▶ [Provided entries]
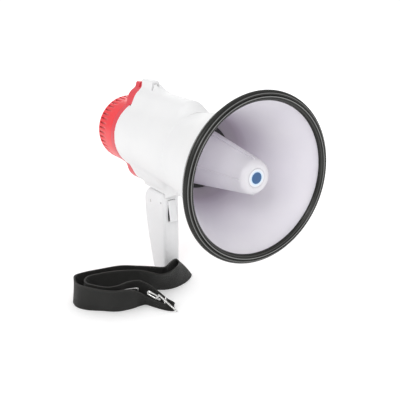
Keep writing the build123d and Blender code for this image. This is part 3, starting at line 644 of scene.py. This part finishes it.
# ---------------------------------------------------------------- rim, (y, r) outline
RIM = [
    (8.15, 98.0), (9.0, 98.0), (9.5, 98.5), (9.55, 99.3), (9.1, 99.9), (8.2, 100.35),
    (5.6, 101.7), (3.0, 103.05), (2.1, 103.2), (1.7, 103.25), (1.35, 103.8), (0.6, 104.6),
    (-0.3, 104.95), (-1.2, 105.0), (-2.0, 104.85), (-2.8, 104.45), (-3.4, 103.9),
    (-3.7, 103.3), (-3.6, 102.8), (-3.75, 102.4), (-4.4, 102.35), (-5.1, 102.0),
    (-5.7, 101.35), (-6.05, 100.5), (-6.0, 99.9), (-5.5, 99.5), (-5.35, 99.1), (-5.7, 98.8),
    (-6.3, 98.5), (-6.6, 98.0), (-6.6, 97.4), (-6.35, 96.8), (-5.8, 96.45), (-5.3, 96.2),
    (-5.2, 95.8), (-5.4, 95.3), (-5.2, 94.7), (-4.5, 93.85), (-3.4, 93.15), (-2.3, 92.75),
    (-1.4, 92.72), (-0.9, 92.95), (-0.55, 93.5), (-0.5, 97.0), (-0.5, 99.4), (8.1, 99.42),
]


def make_rim():
    piece("rim", turned(RIM, segments=320), "body", "rim_gasket",
          [RIM_RUBBER], sharp=50)


# ---------------------------------------------------------------- nose, (y, r) outlines
RIBS = [0.0, 90.0, 180.0, 270.0]  # degrees about the axis
RIB_ANGLES = (-2.9, -2.1, -1.45, -1.05, -0.55, 0.0, 0.55, 1.05, 1.45, 2.1, 2.9)
RIB_Y = [7.5, 9.5, 12.5, 15.0, 30, 110, 116]
RIB_HEIGHT = [0, 1.7, 2.0, 1.25, 1.3, 1.4, 1.4]  # at each RIB_Y
CONE_FRONT, CONE_REAR = (13.0, 22.0), (116.0, 36.5)
NOSE_FRONT = [(4.2, 0.0), (4.2, 11.5), (3.9, 11.75), (3.25, 12.1), (3.0, 12.6), (3.0, 14.2)]
NOSE_SHOULDER = [(3.0, 15.0), (3.5, 17.0), (5.2, 19.3), (7.6, 20.9), (10.4, 21.65), CONE_FRONT]
NOSE_INSIDE = [(116.0, 34.7), (60, 27.2), (15, 20.2), (8, 15.5), (6.4, 11), (6.4, 0.0)]
INLAY = [(4.15, 0.0), (4.15, 11.2), (3.6, 11.2), (3.38, 11.0), (3.3, 10.6), (3.3, 0.0)]
POST_CIRCLE, POST_RADIUS = 33, 3.2
POST_Y = (111.0, 123.1)


def nose_angles():
    """Even steps, with finer ones over each rib."""
    angles = list(np.arange(0, 360, 2.5))
    for rib in RIBS:
        angles = [t for t in angles if abs((t - rib + 180) % 360 - 180) > 3.2]
        angles += [rib + offset for offset in RIB_ANGLES]
    return np.radians(sorted(t % 360 for t in angles))


def rib_lift(y, r, angle):
    degrees = np.degrees(angle)
    nearest = np.min([np.abs((degrees - rib + 180) % 360 - 180) for rib in RIBS], axis=0)
    across = plateau(nearest, flat=1.0, slope=1.15)
    # a line between the nose's inner and outer walls keeps the ribs to the outside
    on_outside = r > (20.8 + (y - 13) * 0.1408)
    return across * np.interp(y, RIB_Y, RIB_HEIGHT) * on_outside


def make_nose():
    (y0, r0), (y1, r1) = CONE_FRONT, CONE_REAR
    cone = [CONE_FRONT] + [(y, r0 + (y - y0) * (r1 - r0) / (y1 - y0))
                           for y in np.linspace(18, y1, 18)]
    profile = NOSE_FRONT + curve(NOSE_SHOULDER, 5)[:-1] + cone + NOSE_INSIDE
    parts = [turned(profile, angles=nose_angles(), lift=rib_lift)]
    for rib in RIBS:
        x = POST_CIRCLE * math.cos(math.radians(rib))
        z = POST_CIRCLE * math.sin(math.radians(rib))
        parts.append(rod((x, POST_Y[0], z), (x, POST_Y[1], z), POST_RADIUS))
    piece("nose", join(*parts), "body", "nose_reflector", [WHITE_NOSE], sharp=40)
    piece("nose_inlay", turned(INLAY, segments=96), "body", "nose_badge", [BADGE])


# ---------------------------------------------------------------- housing
STEP = 1.15  # grid step
BARREL = [(129.2, 56.6), (140, 55.5), (150, 54.5), (165, 53.5), (180, 52.7), (200, 51.9),
          (220, 51.3), (250, 50.8), (277, 50.4)]  # (y, radius)
BARREL_Y, BARREL_R = zip(*BARREL)
# long lobes above and below the barrel: (centre z, radius, front y, front rounding)
LOBES = [(48.0, 22.0, 136.0, 12.0), (-45.0, 25.0, 188.0, 15.0)]
WALL = 2.6
CAVITY_FRONT = 131.8
# (y, z) outlines of the block and gusset below the barrel and the lug above it
BLOCK = [(190, -40), (190, -72), (257.0, -72), (257.5, -71), (257.5, -40)]
GUSSET = [(158, -44), (158, -58), (165, -62.5), (198.2, -79), (198.2, -44)]
LUG = [(273, 60), (273, 80.5), (269, 83), (245, 83), (239, 81.2), (212, 67), (208, 60)]
BLOCK_HALF, LUG_HALF = 13, 6.5  # half widths in x
TONGUE_Y, TONGUE_Z, TONGUE_R, TONGUE_HALF = 240, -93, 9, 8  # round-ended, below the block
TONGUE_HOLE = 2.56
SLIT_Y, SLIT_HALF, SLIT_FLOOR = (235.5, 240.5), 12, 69.9  # across the lug
BORE_Z, BORE_R, BORE_Y = 77, 1.7, (228, 279)  # along the lug
SEAT_R, SEAT_Y = 50.8, (269.3, 278)  # cleared outside this radius for the bezel


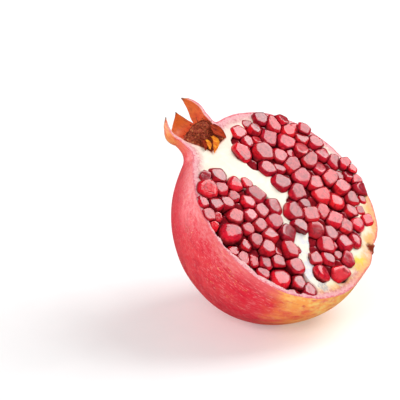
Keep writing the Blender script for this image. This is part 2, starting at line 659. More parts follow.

▶ [Required work]
Extract all of the material exactly as it is written.

▶ [Full response]
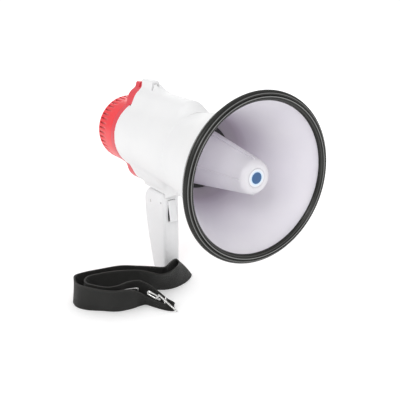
Keep writing the build123d and Blender code for this image. This is part 3, starting at line 644 of scene.py. This part finishes it.
# ---------------------------------------------------------------- rim, (y, r) outline
RIM = [
    (8.15, 98.0), (9.0, 98.0), (9.5, 98.5), (9.55, 99.3), (9.1, 99.9), (8.2, 100.35),
    (5.6, 101.7), (3.0, 103.05), (2.1, 103.2), (1.7, 103.25), (1.35, 103.8), (0.6, 104.6),
    (-0.3, 104.95), (-1.2, 105.0), (-2.0, 104.85), (-2.8, 104.45), (-3.4, 103.9),
    (-3.7, 103.3), (-3.6, 102.8), (-3.75, 102.4), (-4.4, 102.35), (-5.1, 102.0),
    (-5.7, 101.35), (-6.05, 100.5), (-6.0, 99.9), (-5.5, 99.5), (-5.35, 99.1), (-5.7, 98.8),
    (-6.3, 98.5), (-6.6, 98.0), (-6.6, 97.4), (-6.35, 96.8), (-5.8, 96.45), (-5.3, 96.2),
    (-5.2, 95.8), (-5.4, 95.3), (-5.2, 94.7), (-4.5, 93.85), (-3.4, 93.15), (-2.3, 92.75),
    (-1.4, 92.72), (-0.9, 92.95), (-0.55, 93.5), (-0.5, 97.0), (-0.5, 99.4), (8.1, 99.42),
]


def make_rim():
    piece("rim", turned(RIM, segments=320), "body", "rim_gasket",
          [RIM_RUBBER], sharp=50)


# ---------------------------------------------------------------- nose, (y, r) outlines
RIBS = [0.0, 90.0, 180.0, 270.0]  # degrees about the axis
RIB_ANGLES = (-2.9, -2.1, -1.45, -1.05, -0.55, 0.0, 0.55, 1.05, 1.45, 2.1, 2.9)
RIB_Y = [7.5, 9.5, 12.5, 15.0, 30, 110, 116]
RIB_HEIGHT = [0, 1.7, 2.0, 1.25, 1.3, 1.4, 1.4]  # at each RIB_Y
CONE_FRONT, CONE_REAR = (13.0, 22.0), (116.0, 36.5)
NOSE_FRONT = [(4.2, 0.0), (4.2, 11.5), (3.9, 11.75), (3.25, 12.1), (3.0, 12.6), (3.0, 14.2)]
NOSE_SHOULDER = [(3.0, 15.0), (3.5, 17.0), (5.2, 19.3), (7.6, 20.9), (10.4, 21.65), CONE_FRONT]
NOSE_INSIDE = [(116.0, 34.7), (60, 27.2), (15, 20.2), (8, 15.5), (6.4, 11), (6.4, 0.0)]
INLAY = [(4.15, 0.0), (4.15, 11.2), (3.6, 11.2), (3.38, 11.0), (3.3, 10.6), (3.3, 0.0)]
POST_CIRCLE, POST_RADIUS = 33, 3.2
POST_Y = (111.0, 123.1)


def nose_angles():
    """Even steps, with finer ones over each rib."""
    angles = list(np.arange(0, 360, 2.5))
    for rib in RIBS:
        angles = [t for t in angles if abs((t - rib + 180) % 360 - 180) > 3.2]
        angles += [rib + offset for offset in RIB_ANGLES]
    return np.radians(sorted(t % 360 for t in angles))


def rib_lift(y, r, angle):
    degrees = np.degrees(angle)
    nearest = np.min([np.abs((degrees - rib + 180) % 360 - 180) for rib in RIBS], axis=0)
    across = plateau(nearest, flat=1.0, slope=1.15)
    # a line between the nose's inner and outer walls keeps the ribs to the outside
    on_outside = r > (20.8 + (y - 13) * 0.1408)
    return across * np.interp(y, RIB_Y, RIB_HEIGHT) * on_outside


def make_nose():
    (y0, r0), (y1, r1) = CONE_FRONT, CONE_REAR
    cone = [CONE_FRONT] + [(y, r0 + (y - y0) * (r1 - r0) / (y1 - y0))
                           for y in np.linspace(18, y1, 18)]
    profile = NOSE_FRONT + curve(NOSE_SHOULDER, 5)[:-1] + cone + NOSE_INSIDE
    parts = [turned(profile, angles=nose_angles(), lift=rib_lift)]
    for rib in RIBS:
        x = POST_CIRCLE * math.cos(math.radians(rib))
        z = POST_CIRCLE * math.sin(math.radians(rib))
        parts.append(rod((x, POST_Y[0], z), (x, POST_Y[1], z), POST_RADIUS))
    piece("nose", join(*parts), "body", "nose_reflector", [WHITE_NOSE], sharp=40)
    piece("nose_inlay", turned(INLAY, segments=96), "body", "nose_badge", [BADGE])


# ---------------------------------------------------------------- housing
STEP = 1.15  # grid step
BARREL = [(129.2, 56.6), (140, 55.5), (150, 54.5), (165, 53.5), (180, 52.7), (200, 51.9),
          (220, 51.3), (250, 50.8), (277, 50.4)]  # (y, radius)
BARREL_Y, BARREL_R = zip(*BARREL)
# long lobes above and below the barrel: (centre z, radius, front y, front rounding)
LOBES = [(48.0, 22.0, 136.0, 12.0), (-45.0, 25.0, 188.0, 15.0)]
WALL = 2.6
CAVITY_FRONT = 131.8
# (y, z) outlines of the block and gusset below the barrel and the lug above it
BLOCK = [(190, -40), (190, -72), (257.0, -72), (257.5, -71), (257.5, -40)]
GUSSET = [(158, -44), (158, -58), (165, -62.5), (198.2, -79), (198.2, -44)]
LUG = [(273, 60), (273, 80.5), (269, 83), (245, 83), (239, 81.2), (212, 67), (208, 60)]
BLOCK_HALF, LUG_HALF = 13, 6.5  # half widths in x
TONGUE_Y, TONGUE_Z, TONGUE_R, TONGUE_HALF = 240, -93, 9, 8  # round-ended, below the block
TONGUE_HOLE = 2.56
SLIT_Y, SLIT_HALF, SLIT_FLOOR = (235.5, 240.5), 12, 69.9  # across the lug
BORE_Z, BORE_R, BORE_Y = 77, 1.7, (228, 279)  # along the lug
SEAT_R, SEAT_Y = 50.8, (269.3, 278)  # cleared outside this radius for the bezel


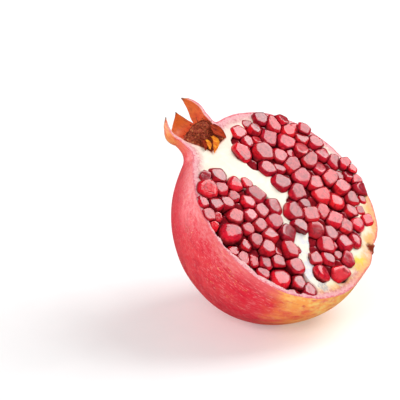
Keep writing the Blender script for this image. This is part 2, starting at line 659. More parts follow.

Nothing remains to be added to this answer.